Exercise task:
Beginning with the first line of the data below, extract each line up to and including the one containing "leak of filling.". Copy them exactly and add nothing.

======== Material ========

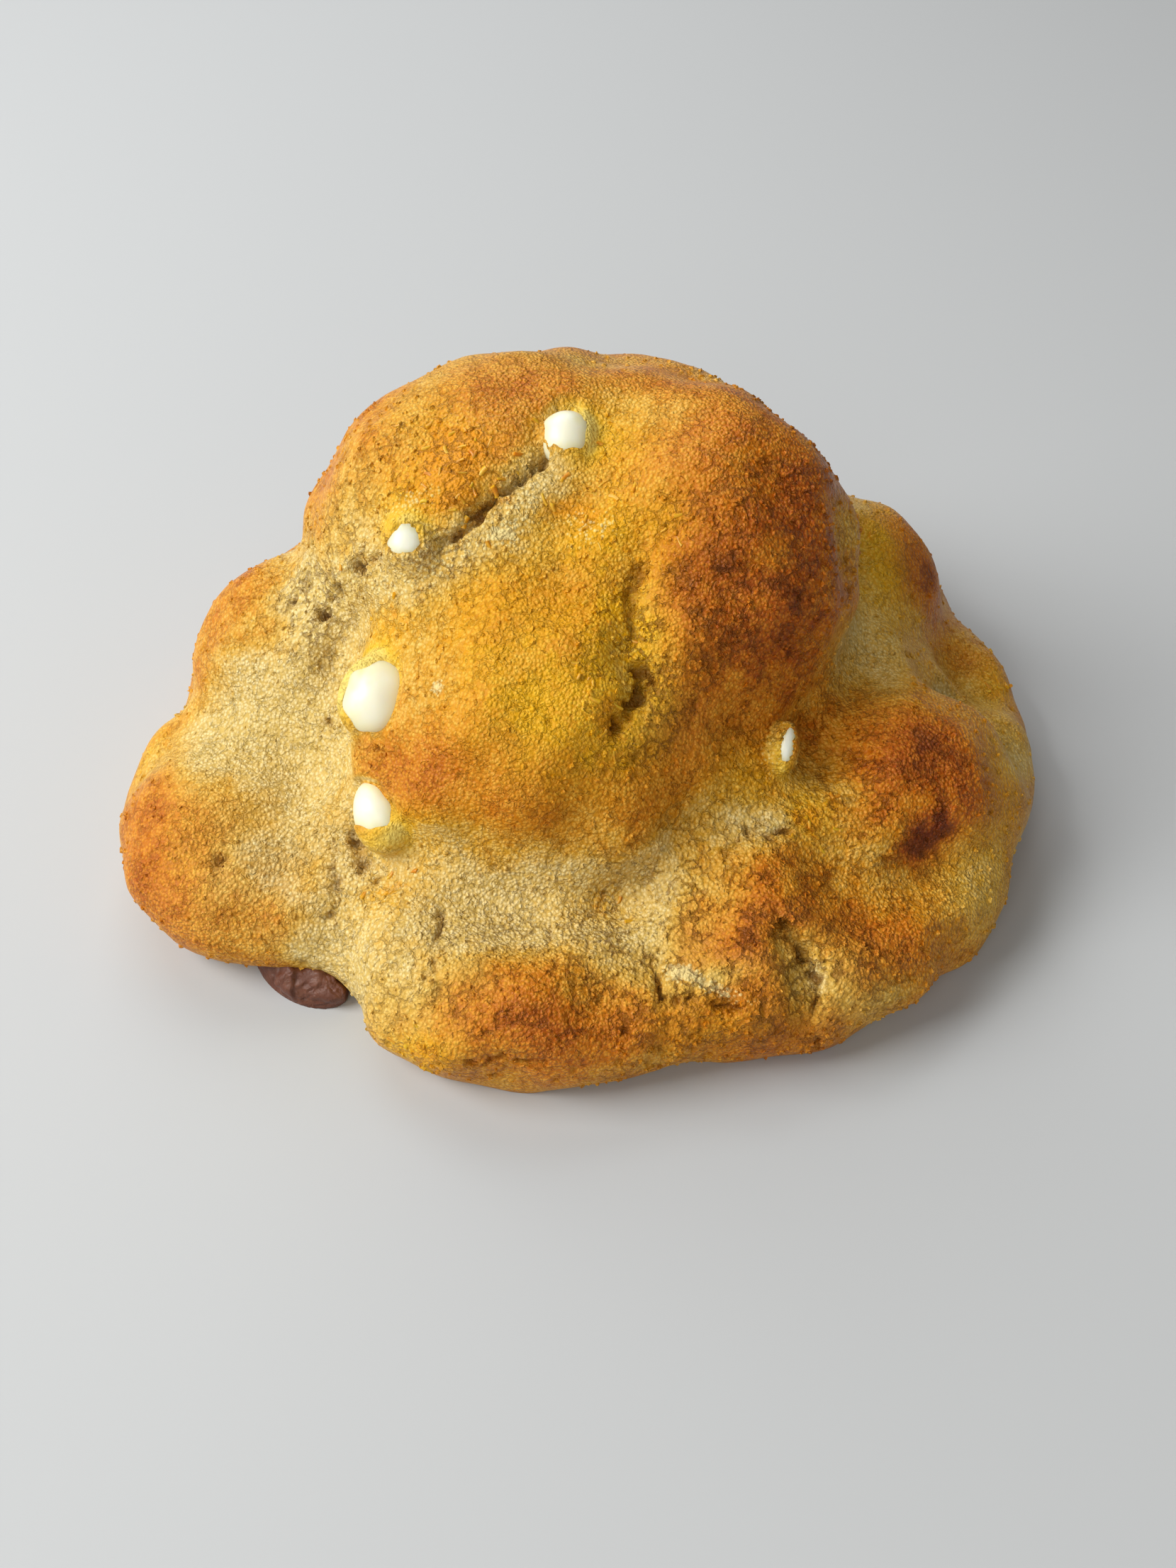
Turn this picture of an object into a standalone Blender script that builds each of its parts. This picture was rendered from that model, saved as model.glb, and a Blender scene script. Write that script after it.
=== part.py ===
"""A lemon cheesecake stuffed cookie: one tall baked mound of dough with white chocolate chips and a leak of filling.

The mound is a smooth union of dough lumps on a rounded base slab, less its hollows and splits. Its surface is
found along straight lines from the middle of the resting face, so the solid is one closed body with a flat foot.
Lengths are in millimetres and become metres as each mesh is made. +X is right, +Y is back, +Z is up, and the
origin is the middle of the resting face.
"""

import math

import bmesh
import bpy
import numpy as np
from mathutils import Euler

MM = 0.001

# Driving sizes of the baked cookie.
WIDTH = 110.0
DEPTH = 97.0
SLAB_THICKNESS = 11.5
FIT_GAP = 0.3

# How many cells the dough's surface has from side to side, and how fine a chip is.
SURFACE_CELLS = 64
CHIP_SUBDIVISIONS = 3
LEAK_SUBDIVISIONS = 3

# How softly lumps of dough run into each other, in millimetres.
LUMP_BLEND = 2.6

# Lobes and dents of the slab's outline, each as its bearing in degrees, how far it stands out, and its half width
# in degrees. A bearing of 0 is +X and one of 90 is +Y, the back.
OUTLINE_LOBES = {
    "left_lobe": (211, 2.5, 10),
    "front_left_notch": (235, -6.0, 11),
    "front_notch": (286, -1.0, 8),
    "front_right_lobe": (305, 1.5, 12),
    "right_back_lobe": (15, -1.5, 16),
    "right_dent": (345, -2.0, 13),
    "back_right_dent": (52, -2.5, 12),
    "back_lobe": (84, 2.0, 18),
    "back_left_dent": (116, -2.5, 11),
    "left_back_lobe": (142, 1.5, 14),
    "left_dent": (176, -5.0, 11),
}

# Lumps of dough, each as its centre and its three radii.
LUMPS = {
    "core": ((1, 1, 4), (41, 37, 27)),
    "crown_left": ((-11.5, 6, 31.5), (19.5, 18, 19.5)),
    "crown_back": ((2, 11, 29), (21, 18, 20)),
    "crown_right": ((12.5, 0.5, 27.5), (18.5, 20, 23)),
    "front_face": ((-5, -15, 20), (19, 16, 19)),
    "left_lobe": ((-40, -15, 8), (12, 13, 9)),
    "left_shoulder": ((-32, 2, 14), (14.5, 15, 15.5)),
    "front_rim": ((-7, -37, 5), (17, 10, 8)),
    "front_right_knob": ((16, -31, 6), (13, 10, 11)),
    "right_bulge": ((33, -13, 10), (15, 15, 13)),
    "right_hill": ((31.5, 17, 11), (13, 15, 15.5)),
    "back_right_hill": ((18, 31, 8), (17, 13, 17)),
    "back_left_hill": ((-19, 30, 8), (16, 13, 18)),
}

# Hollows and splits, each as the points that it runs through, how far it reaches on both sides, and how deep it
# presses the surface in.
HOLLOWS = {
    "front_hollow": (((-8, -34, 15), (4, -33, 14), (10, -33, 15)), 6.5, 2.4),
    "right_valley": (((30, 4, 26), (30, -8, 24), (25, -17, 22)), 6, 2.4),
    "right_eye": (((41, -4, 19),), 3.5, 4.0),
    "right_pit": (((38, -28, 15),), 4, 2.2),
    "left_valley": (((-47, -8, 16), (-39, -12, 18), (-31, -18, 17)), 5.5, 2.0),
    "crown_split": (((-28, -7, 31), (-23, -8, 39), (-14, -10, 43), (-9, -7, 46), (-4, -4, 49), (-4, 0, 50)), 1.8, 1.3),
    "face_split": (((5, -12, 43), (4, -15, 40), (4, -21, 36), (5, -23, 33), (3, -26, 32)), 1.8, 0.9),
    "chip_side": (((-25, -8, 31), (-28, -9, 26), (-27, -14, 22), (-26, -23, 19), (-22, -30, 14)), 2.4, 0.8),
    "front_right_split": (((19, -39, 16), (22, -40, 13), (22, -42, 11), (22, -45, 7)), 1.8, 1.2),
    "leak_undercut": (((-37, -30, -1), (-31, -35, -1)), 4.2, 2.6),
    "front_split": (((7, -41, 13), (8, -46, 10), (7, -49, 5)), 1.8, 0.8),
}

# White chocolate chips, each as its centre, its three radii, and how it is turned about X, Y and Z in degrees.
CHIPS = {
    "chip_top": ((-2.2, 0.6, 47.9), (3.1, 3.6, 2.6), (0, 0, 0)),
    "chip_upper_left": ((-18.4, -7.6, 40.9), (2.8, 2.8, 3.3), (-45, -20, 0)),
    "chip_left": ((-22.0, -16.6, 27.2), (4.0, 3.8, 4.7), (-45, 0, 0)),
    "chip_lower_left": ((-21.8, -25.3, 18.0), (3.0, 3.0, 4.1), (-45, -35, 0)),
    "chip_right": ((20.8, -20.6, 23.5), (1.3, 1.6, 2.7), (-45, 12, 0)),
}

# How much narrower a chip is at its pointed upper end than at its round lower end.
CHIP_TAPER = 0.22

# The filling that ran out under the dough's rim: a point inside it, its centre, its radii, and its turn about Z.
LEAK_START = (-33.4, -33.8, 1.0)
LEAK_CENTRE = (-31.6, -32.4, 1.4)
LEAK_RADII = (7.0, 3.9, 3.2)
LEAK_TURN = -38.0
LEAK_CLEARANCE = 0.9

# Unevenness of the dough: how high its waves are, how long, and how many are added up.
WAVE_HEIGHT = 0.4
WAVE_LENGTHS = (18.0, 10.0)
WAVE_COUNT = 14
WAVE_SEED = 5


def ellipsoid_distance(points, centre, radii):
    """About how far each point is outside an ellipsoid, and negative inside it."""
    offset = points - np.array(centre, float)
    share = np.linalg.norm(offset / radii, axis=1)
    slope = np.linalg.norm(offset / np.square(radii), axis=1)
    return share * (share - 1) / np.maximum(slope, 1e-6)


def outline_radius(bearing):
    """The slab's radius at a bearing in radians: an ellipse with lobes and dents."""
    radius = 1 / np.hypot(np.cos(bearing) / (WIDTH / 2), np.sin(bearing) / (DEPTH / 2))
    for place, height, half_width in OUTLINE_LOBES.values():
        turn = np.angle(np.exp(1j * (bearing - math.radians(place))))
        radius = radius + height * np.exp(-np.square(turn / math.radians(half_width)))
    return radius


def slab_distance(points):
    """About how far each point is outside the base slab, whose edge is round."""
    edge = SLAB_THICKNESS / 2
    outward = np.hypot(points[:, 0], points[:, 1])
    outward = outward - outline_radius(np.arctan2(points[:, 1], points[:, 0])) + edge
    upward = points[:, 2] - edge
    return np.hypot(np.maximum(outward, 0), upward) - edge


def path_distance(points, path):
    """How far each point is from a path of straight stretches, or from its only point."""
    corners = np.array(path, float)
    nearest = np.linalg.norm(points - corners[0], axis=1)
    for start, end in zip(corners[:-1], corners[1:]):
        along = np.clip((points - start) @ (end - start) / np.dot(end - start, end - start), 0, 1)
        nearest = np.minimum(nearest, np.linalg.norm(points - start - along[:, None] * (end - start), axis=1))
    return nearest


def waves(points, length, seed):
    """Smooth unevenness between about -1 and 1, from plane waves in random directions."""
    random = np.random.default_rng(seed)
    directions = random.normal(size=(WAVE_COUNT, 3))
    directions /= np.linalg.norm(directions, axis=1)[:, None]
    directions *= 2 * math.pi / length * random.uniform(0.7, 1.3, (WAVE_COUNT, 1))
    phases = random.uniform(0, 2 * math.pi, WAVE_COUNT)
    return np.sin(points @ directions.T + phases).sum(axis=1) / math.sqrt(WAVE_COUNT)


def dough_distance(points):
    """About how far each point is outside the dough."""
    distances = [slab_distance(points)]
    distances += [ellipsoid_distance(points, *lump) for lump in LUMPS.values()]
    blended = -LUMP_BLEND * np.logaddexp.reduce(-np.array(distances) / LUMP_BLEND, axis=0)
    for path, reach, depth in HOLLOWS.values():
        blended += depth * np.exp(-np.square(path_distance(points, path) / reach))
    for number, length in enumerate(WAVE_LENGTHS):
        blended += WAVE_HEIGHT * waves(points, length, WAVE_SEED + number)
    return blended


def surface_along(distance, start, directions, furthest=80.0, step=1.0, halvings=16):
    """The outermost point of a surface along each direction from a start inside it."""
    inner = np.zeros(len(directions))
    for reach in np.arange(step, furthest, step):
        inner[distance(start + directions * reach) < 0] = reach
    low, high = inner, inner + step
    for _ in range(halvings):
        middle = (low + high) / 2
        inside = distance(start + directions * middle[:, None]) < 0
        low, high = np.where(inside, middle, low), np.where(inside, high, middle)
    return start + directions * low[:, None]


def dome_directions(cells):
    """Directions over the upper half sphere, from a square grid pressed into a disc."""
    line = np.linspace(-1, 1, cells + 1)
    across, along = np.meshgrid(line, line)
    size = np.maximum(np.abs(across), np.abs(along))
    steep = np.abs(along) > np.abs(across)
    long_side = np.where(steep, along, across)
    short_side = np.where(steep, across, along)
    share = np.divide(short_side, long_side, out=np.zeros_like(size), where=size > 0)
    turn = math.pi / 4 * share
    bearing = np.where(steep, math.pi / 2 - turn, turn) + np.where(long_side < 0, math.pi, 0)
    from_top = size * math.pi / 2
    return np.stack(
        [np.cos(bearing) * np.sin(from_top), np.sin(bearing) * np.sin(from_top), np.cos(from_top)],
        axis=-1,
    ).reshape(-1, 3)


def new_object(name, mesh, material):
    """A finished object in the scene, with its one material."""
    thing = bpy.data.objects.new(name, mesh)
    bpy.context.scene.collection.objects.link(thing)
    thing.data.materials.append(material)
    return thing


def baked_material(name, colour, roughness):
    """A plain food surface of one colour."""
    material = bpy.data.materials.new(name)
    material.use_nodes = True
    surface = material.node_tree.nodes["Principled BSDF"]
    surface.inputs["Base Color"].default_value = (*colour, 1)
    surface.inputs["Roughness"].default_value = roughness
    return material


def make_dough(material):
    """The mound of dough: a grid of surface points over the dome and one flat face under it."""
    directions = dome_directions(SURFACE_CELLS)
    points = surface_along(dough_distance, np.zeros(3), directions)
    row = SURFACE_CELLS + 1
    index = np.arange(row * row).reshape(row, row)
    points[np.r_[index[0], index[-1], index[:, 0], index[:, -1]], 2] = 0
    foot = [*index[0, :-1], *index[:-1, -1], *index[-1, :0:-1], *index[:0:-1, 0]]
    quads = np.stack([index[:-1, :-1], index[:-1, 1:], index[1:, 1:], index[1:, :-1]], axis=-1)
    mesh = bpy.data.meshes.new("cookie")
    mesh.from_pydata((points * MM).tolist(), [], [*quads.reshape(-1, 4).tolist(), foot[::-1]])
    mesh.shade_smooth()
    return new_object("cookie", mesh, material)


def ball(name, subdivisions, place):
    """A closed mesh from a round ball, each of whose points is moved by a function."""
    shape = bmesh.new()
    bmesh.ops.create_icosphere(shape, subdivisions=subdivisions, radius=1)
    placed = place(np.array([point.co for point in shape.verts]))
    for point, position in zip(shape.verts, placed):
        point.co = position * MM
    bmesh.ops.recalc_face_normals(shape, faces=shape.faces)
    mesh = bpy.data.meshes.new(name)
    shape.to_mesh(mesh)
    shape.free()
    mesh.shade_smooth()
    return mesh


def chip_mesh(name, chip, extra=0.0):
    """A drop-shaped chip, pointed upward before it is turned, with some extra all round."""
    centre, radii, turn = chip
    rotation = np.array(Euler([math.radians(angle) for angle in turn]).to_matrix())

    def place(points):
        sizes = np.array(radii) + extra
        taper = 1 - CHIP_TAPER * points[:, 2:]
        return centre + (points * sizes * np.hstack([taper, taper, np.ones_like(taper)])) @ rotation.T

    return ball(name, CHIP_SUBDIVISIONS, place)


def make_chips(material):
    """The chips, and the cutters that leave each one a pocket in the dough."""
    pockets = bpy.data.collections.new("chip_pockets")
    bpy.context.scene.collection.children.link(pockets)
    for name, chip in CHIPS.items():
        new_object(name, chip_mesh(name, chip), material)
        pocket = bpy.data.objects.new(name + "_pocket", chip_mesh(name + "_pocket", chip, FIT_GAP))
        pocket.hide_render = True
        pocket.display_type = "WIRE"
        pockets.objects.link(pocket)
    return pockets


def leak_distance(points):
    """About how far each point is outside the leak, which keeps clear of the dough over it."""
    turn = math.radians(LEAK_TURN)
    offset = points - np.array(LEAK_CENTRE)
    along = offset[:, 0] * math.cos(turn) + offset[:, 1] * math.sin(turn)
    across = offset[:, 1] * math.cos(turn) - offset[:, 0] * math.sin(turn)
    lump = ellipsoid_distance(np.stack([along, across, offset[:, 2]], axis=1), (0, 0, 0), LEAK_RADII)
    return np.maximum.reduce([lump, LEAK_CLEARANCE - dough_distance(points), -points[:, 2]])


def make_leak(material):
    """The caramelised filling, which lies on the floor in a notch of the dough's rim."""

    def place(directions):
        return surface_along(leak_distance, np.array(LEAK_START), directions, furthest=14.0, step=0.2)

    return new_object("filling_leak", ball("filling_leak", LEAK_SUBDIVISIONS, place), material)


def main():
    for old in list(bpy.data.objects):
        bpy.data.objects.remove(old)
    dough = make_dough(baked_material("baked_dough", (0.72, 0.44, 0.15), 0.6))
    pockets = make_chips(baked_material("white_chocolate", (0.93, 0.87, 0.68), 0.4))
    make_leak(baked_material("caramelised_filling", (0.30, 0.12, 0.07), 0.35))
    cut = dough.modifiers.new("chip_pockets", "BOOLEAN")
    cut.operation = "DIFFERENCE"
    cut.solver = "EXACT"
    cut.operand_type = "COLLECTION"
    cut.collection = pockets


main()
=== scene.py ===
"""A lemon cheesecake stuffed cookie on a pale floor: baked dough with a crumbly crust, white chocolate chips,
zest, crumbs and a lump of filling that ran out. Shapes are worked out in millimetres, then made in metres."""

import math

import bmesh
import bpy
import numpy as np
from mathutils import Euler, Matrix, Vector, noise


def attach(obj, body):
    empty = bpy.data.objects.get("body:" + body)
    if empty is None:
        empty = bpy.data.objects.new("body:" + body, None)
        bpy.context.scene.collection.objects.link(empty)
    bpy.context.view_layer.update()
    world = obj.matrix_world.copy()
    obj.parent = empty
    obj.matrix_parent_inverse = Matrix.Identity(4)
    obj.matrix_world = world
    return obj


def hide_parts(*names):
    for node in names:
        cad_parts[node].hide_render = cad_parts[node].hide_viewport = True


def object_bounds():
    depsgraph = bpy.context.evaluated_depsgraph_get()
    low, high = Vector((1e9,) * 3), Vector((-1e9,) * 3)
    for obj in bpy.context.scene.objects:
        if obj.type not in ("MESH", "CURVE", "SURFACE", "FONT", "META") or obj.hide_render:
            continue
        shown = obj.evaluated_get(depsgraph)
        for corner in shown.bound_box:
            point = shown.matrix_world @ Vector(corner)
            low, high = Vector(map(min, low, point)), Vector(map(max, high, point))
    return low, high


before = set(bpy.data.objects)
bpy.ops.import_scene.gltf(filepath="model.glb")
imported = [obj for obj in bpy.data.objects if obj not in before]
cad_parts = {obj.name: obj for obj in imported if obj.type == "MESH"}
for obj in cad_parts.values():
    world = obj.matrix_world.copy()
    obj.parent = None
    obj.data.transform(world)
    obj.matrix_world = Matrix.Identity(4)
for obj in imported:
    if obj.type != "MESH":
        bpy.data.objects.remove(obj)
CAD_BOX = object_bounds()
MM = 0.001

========

Solved problem:
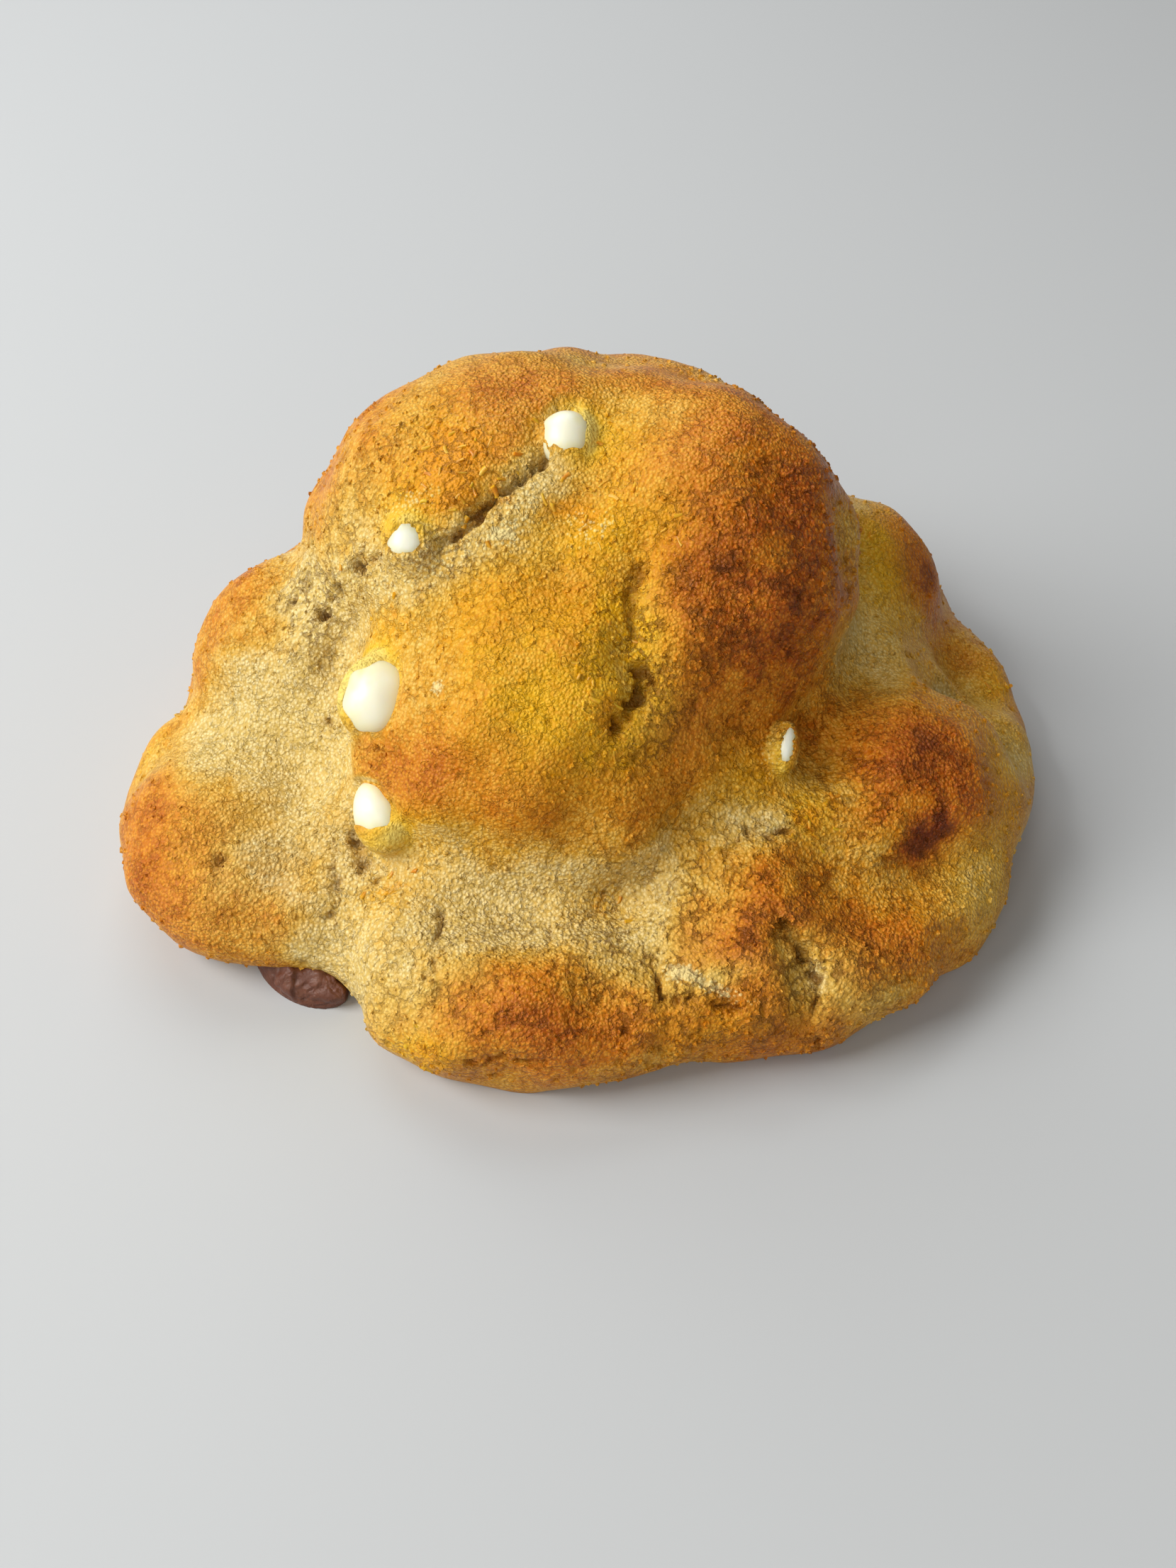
Turn this picture of an object into a standalone Blender script that builds each of its parts. This picture was rendered from that model, saved as model.glb, and a Blender scene script. Write that script after it.
=== part.py ===
"""A lemon cheesecake stuffed cookie: one tall baked mound of dough with white chocolate chips and a leak of filling.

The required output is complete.